Mixture modeling refers to modeling with categorical latent variables that represent subpopulations where population membership is not known but is inferred from the data. This is referred to as finite mixture modeling in statistics (McLachlan & Peel, 2000).
A special case is latent class analysis (LCA) where the latent classes explain the relationships among the observed dependent variables similar to factor analysis. In contrast to factor analysis, however, LCA provides classification of individuals. Confirmatory LCA with multiple categorical latent variables can be estimated. In Mplus, mixture modeling can be applied to any of the analyses discussed in the other example chapters including regression analysis, path analysis, confirmatory factor analysis (CFA), structural equation modeling (SEM), growth modeling, and multilevel modeling. Observed dependent variables can be continuous, censored, binary, ordered categorical (ordinal), unordered categorical (nominal), counts, or combinations of these variable types. LCA and general mixture models can be extended to include continuous latent variables.
In mixture modeling with longitudinal data, unobserved heterogeneity in the development of an outcome over time is captured by categorical and continuous latent variables. The simplest longitudinal mixture model is latent class growth analysis (LCGA). In LCGA, the mixture corresponds to different latent trajectory classes. No variation across individuals is allowed within classes (Nagin, 1999; Roeder, Lynch, & Nagin, 1999). Another longitudinal mixture model is the growth mixture model (GMM). In GMM, within-class variation is allowed for the latent trajectory classes. The within-class variation is represented by random effects, that is, continuous latent variables, as in regular growth modeling (Muthén & Shedden, 1999; Muthén et al., 2002). All of the growth models discussed in Chapter 6 can be generalized to mixture modeling. Yet another mixture model for analyzing longitudinal data is latent transition analysis (LTA; Collins & Wugalter, 1992; Reboussin et al., 1998), also referred to as hidden Markov modeling, where latent class indicators are measured over time and individuals are allowed to transition between latent classes. With discrete-time survival mixture analysis (DTSMA; Muthén & Masyn, 2004), the repeated observed outcomes represent event histories.

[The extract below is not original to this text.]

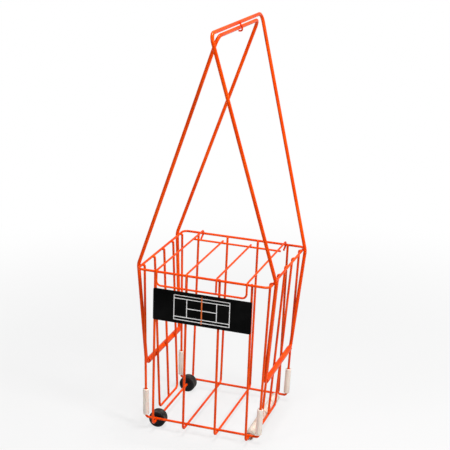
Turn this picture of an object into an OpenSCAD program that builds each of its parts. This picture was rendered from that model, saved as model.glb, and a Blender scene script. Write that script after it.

For mixture modeling with longitudinal data, observed outcome variables can be continuous, censored, binary, ordered categorical (ordinal), counts, or combinations of these variable types.
For both cross-sectional and longitudinal mixture modeling, Mplus has three estimator choices for all dependent variable types: maximum likelihood (ML) and maximum likelihood with robust standard errors and chi-square (MLR, MLF).